* Start Supplied data *

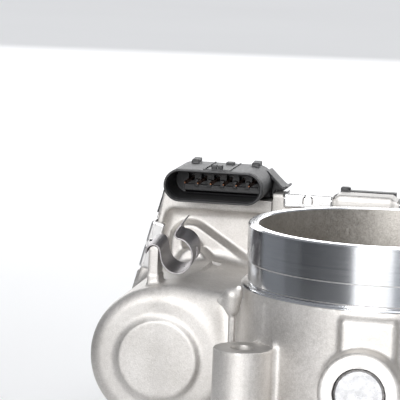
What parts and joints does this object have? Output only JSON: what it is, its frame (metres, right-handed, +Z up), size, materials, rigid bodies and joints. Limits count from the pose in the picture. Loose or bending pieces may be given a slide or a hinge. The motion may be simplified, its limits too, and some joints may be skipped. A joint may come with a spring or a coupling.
{
  "type": "throttle body",
  "caption": "Electronic throttle body: cast barrel with a turned hose spigot, side motor housing, clipped gear cover with plug shroud, and a butterfly plate on a geared shaft.",
  "frame": {"origin": "middle of the footprint on the manifold face", "axes": "+Z up the bore towards the hose spigot; the throttle shaft and the motor lie along Y, with the gear cover at +Y and the connector facing -Y; the motor is at -X"},
  "size_m": [0.1294, 0.1258, 0.0875],
  "materials": {
    "cast_aluminium": "fine shot-blasted casting with turned spigot bands",
    "black_plastic": "glass-filled moulding, satin",
    "rubber": "moulded seal",
    "copper": "copper alloy contact",
    "bright_steel": "bright rolled spring steel",
    "spring_steel": "blued spring steel",
    "steel": "ground and zinc-plated steel",
    "brass": "rolled and turned brass",
    "gear_plastic": "natural moulded gear plastic",
    "magnet": "sintered magnet",
    "carbon": "pressed carbon",
    "board": "lacquered circuit board"
  },
  "bodies": {
    "housing": {"housing": "cast_aluminium", "gear_cover": "black_plastic", "cover_seal": "rubber", "terminal_pin_1": "copper", "terminal_pin_2": "copper", "terminal_pin_3": "copper", "terminal_pin_4": "copper", "terminal_pin_5": "copper", "terminal_pin_6": "copper", "cover_clip_1": "bright_steel", "cover_clip_2": "bright_steel", "cover_clip_3": "bright_steel", "cover_clip_4": "bright_steel", "cover_clip_5": "bright_steel", "cover_clip_6": "bright_steel", "cover_clip_7": "bright_steel", "harness_clip": "spring_steel", "front_bearing": "steel", "front_seal": "rubber", "shaft_plug": "steel", "rear_bearing": "steel", "rear_seal": "rubber", "return_spring": "spring_steel", "motor_can": "steel", "motor_magnet_1": "magnet", "motor_magnet_2": "magnet", "motor_front_bush": "brass", "motor_rear_bearing": "steel", "motor_end_cap": "black_plastic", "brush_1": "carbon", "brush_2": "carbon", "motor_terminal_1": "brass", "motor_terminal_2": "brass", "motor_screw_1": "steel", "motor_screw_2": "steel", "wave_washer": "spring_steel", "idler_pin": "steel", "sensor_board": "board"},
    "throttle": {"throttle_shaft": "steel", "throttle_plate": "brass", "plate_screw_1": "steel", "plate_screw_2": "steel", "sector_gear": "gear_plastic", "sensor_magnet": "magnet"},
    "idler": {"idler_gear": "gear_plastic"},
    "rotor": {"motor_shaft": "steel", "armature_core": "steel", "armature_winding": "copper", "commutator": "copper", "motor_pinion": "brass"}
  },
  "joints": [
    {"name": "throttle_turn", "type": "hinge", "parent": "housing", "child": "throttle", "pos_m": [0.02154, -0.0119, 0.038], "axis": [0, 1, 0], "range_deg": [-6, 80], "stiffness_Nm_per_rad": 0.15, "deforming": ["return_spring"]},
    {"name": "idler_turn", "type": "hinge", "parent": "housing", "child": "idler", "pos_m": [-0.01141, 0.0481, 0.03617], "axis": [0, 1, 0], "range_deg": [-400, 30]},
    {"name": "rotor_turn", "type": "hinge", "parent": "housing", "child": "rotor", "pos_m": [-0.04336, 0.0081, 0.0344], "axis": [0, 1, 0], "range_deg": [-130, 1733.4]}
  ],
  "couplings": [
    {"joint": "idler_turn", "follows": "throttle_turn", "ratio": -5},
    {"joint": "rotor_turn", "follows": "throttle_turn", "ratio": 21.667}
  ]
}
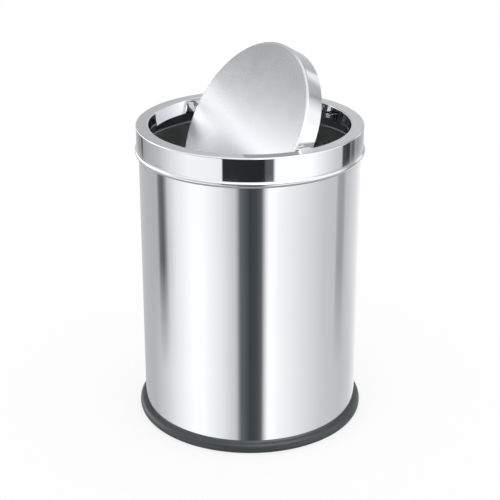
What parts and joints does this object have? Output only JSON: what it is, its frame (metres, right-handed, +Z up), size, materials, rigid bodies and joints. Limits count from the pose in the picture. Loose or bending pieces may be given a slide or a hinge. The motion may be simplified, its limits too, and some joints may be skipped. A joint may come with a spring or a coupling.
{
  "type": "countertop trash can with swing lid",
  "caption": "Round polished steel countertop bin on a dark base ring, with a lift-off cover whose hole holds a round swing lid on a cross pivot.",
  "frame": {"origin": "centre of the base ring's underside, on the table", "axes": "+Z up along the body's axis, -Y towards the front as pictured, +X to its right"},
  "size_m": [0.1898, 0.1898, 0.3111],
  "materials": {
    "polished_steel": "mirror-polished stainless steel sheet",
    "plain_steel": "plain rolled steel",
    "zinc_plate": "bright zinc plate",
    "dark_plastic": "satin dark grey moulded plastic",
    "nylon": "natural nylon"
  },
  "bodies": {
    "bin": {"body_shell": "polished_steel", "bottom_pan": "plain_steel", "base_ring": "dark_plastic"},
    "cover": {"cover_rim": "polished_steel", "pivot_bracket_front": "polished_steel", "pivot_bracket_back": "polished_steel", "pivot_bush_front": "nylon", "pivot_bush_back": "nylon"},
    "lid": {"lid_pan": "polished_steel", "pivot_lug_front": "plain_steel", "pivot_lug_back": "plain_steel", "pivot_screw_front": "zinc_plate", "pivot_screw_back": "zinc_plate", "pivot_nuts": "zinc_plate", "weight_bar": "plain_steel", "weight_studs": "zinc_plate", "weight_sleeves": "zinc_plate", "weight_washers": "zinc_plate", "weight_nuts": "zinc_plate"}
  },
  "joints": [
    {"name": "cover_lift", "type": "slide", "parent": "bin", "child": "cover", "axis": [0, 0, 1], "range_m": [0, 0.12]},
    {"name": "lid_swing", "type": "hinge", "parent": "cover", "child": "lid", "pos_m": [0, 0, 0.244], "axis": [0.5344, -0.8453, 0], "continuous": true}
  ]
}
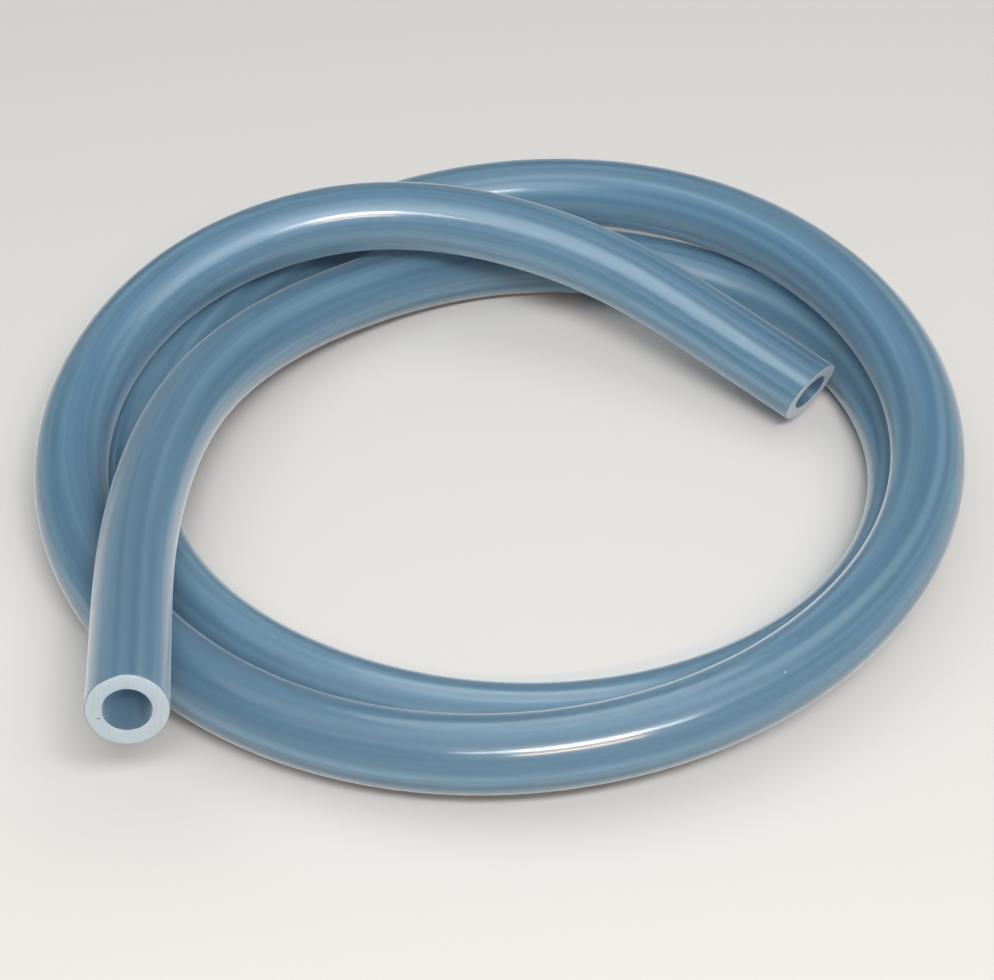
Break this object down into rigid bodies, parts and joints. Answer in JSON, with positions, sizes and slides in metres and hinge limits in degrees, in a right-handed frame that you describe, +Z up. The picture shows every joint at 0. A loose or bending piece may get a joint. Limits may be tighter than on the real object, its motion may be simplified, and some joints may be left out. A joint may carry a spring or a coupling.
{
  "type": "silicone tubing coil",
  "caption": "Length of thick-walled milky silicone tubing with an open round bore, lying in loose overlapping turns with both cut ends free.",
  "frame": {"origin": "centre of the coil's outline, on the surface that it lies on", "axes": "+Z up; +X to the right and +Y away from the viewer, with the raised cut end at the front left and the other end at the back right"},
  "size_m": [0.1514, 0.1542, 0.0351],
  "materials": {
    "silicone": "milky translucent, smooth and softly glossy, with square-cut matt ends"
  },
  "bodies": {
    "root": {"silicone_tube": "silicone"}
  },
  "joints": []
}
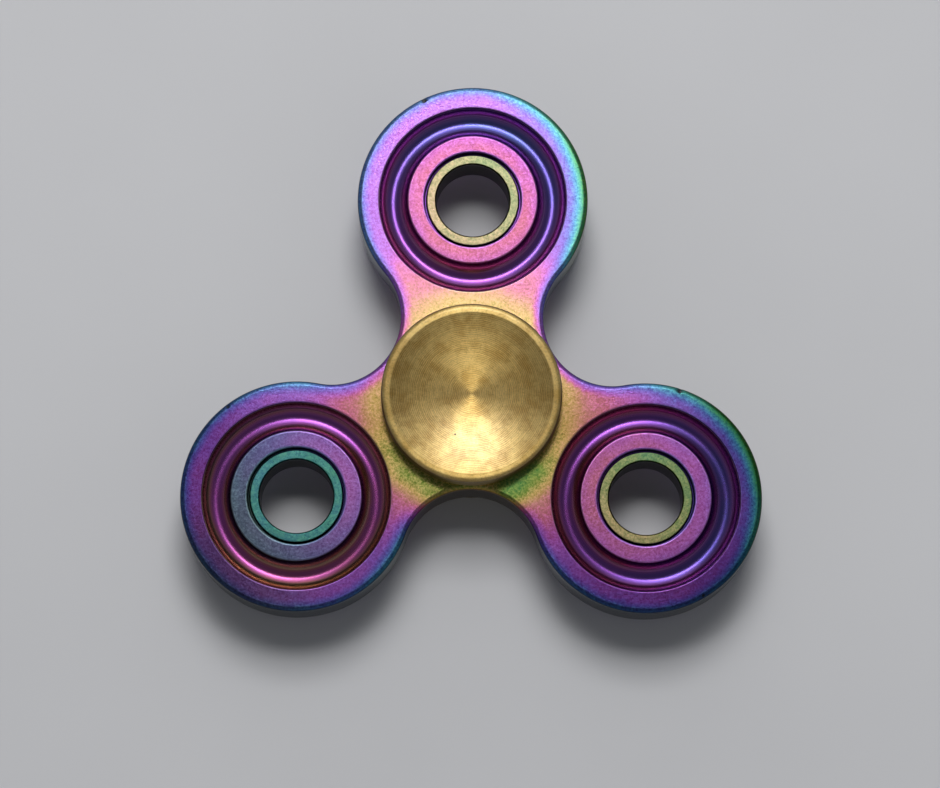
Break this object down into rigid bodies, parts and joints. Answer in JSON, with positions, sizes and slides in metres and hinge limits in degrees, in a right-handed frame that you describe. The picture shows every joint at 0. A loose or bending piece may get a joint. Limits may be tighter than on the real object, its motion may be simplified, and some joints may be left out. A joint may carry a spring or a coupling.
{
  "type": "fidget spinner",
  "caption": "Three-lobe hand spinner with a coated metal body, weighted lobes with through-holes, a ball bearing and brass finger caps.",
  "frame": {"origin": "on the spin axis at mid-thickness, which is also the centre of the bearing", "axes": "+Z along the spin axis towards the upper finger cap, +Y towards lobe 1, +X to the right"},
  "size_m": [0.0756, 0.0695, 0.015],
  "materials": {
    "iridescent_body": "satin grained metal under a thin rainbow coat, gold-green beside the caps, violet on the lobes, teal at the edges",
    "iridescent_weight_1": "rainbow coat: pink ring, violet polished channel",
    "iridescent_weight_2": "rainbow coat: grey-blue to magenta ring, brown-pink polished channel",
    "iridescent_weight_3": "rainbow coat: orange-pink to magenta ring, violet polished channel",
    "iridescent_sleeve_1": "satin gold coat",
    "iridescent_sleeve_2": "satin teal coat",
    "iridescent_sleeve_3": "satin olive-gold coat",
    "bearing_steel": "ground bearing steel",
    "ball_steel": "polished",
    "cage_steel": "pressed sheet steel",
    "shield_steel": "pressed sheet steel",
    "turned_brass": "bare brass with fine concentric turning marks"
  },
  "bodies": {
    "finger_grip": {"finger_cap_upper": "turned_brass", "finger_cap_lower": "turned_brass", "bearing_inner_race": "bearing_steel"},
    "rotor": {"spinner_body": "iridescent_body", "lobe_weight_1": "iridescent_weight_1", "lobe_weight_2": "iridescent_weight_2", "lobe_weight_3": "iridescent_weight_3", "lobe_sleeve_1": "iridescent_sleeve_1", "lobe_sleeve_2": "iridescent_sleeve_2", "lobe_sleeve_3": "iridescent_sleeve_3", "bearing_outer_race": "bearing_steel", "bearing_shield_upper": "shield_steel", "bearing_shield_lower": "shield_steel", "shield_ring_upper": "shield_steel", "shield_ring_lower": "shield_steel"},
    "ball_cage": {"bearing_cage_upper": "cage_steel", "bearing_cage_lower": "cage_steel", "cage_rivets": "cage_steel"},
    "ball_1": {"bearing_ball_1": "ball_steel"},
    "ball_2": {"bearing_ball_2": "ball_steel"},
    "ball_3": {"bearing_ball_3": "ball_steel"},
    "ball_4": {"bearing_ball_4": "ball_steel"},
    "ball_5": {"bearing_ball_5": "ball_steel"},
    "ball_6": {"bearing_ball_6": "ball_steel"},
    "ball_7": {"bearing_ball_7": "ball_steel"}
  },
  "joints": [
    {"name": "rotor_spin", "type": "hinge", "parent": "finger_grip", "child": "rotor", "pos_m": [0, 0, 0], "axis": [0, 0, 1], "continuous": true},
    {"name": "cage_spin", "type": "hinge", "parent": "finger_grip", "child": "ball_cage", "pos_m": [0, 0, 0], "axis": [0, 0, 1], "continuous": true},
    {"name": "ball_1_spin", "type": "hinge", "parent": "ball_cage", "child": "ball_1", "pos_m": [0.0075, 0, 0], "axis": [0, 0, 1], "continuous": true},
    {"name": "ball_2_spin", "type": "hinge", "parent": "ball_cage", "child": "ball_2", "pos_m": [0.00468, 0.00586, 0], "axis": [0, 0, 1], "continuous": true},
    {"name": "ball_3_spin", "type": "hinge", "parent": "ball_cage", "child": "ball_3", "pos_m": [-0.00167, 0.00731, 0], "axis": [0, 0, 1], "continuous": true},
    {"name": "ball_4_spin", "type": "hinge", "parent": "ball_cage", "child": "ball_4", "pos_m": [-0.00676, 0.00325, 0], "axis": [0, 0, 1], "continuous": true},
    {"name": "ball_5_spin", "type": "hinge", "parent": "ball_cage", "child": "ball_5", "pos_m": [-0.00676, -0.00325, 0], "axis": [0, 0, 1], "continuous": true},
    {"name": "ball_6_spin", "type": "hinge", "parent": "ball_cage", "child": "ball_6", "pos_m": [-0.00167, -0.00731, 0], "axis": [0, 0, 1], "continuous": true},
    {"name": "ball_7_spin", "type": "hinge", "parent": "ball_cage", "child": "ball_7", "pos_m": [0.00468, -0.00586, 0], "axis": [0, 0, 1], "continuous": true}
  ],
  "couplings": [
    {"joint": "cage_spin", "follows": "rotor_spin", "ratio": 0.6323},
    {"joint": "ball_1_spin", "follows": "rotor_spin", "ratio": 1.7573},
    {"joint": "ball_2_spin", "follows": "rotor_spin", "ratio": 1.7573},
    {"joint": "ball_3_spin", "follows": "rotor_spin", "ratio": 1.7573},
    {"joint": "ball_4_spin", "follows": "rotor_spin", "ratio": 1.7573},
    {"joint": "ball_5_spin", "follows": "rotor_spin", "ratio": 1.7573},
    {"joint": "ball_6_spin", "follows": "rotor_spin", "ratio": 1.7573},
    {"joint": "ball_7_spin", "follows": "rotor_spin", "ratio": 1.7573}
  ]
}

* End Supplied data *

> [Directions]:
Locate all lines in the listing above with the word "sizes". Copy them.

> [Correct answer]:
Break this object down into rigid bodies, parts and joints. Answer in JSON, with positions, sizes and slides in metres and hinge limits in degrees, in a right-handed frame that you describe, +Z up. The picture shows every joint at 0. A loose or bending piece may get a joint. Limits may be tighter than on the real object, its motion may be simplified, and some joints may be left out. A joint may carry a spring or a coupling.
Break this object down into rigid bodies, parts and joints. Answer in JSON, with positions, sizes and slides in metres and hinge limits in degrees, in a right-handed frame that you describe. The picture shows every joint at 0. A loose or bending piece may get a joint. Limits may be tighter than on the real object, its motion may be simplified, and some joints may be left out. A joint may carry a spring or a coupling.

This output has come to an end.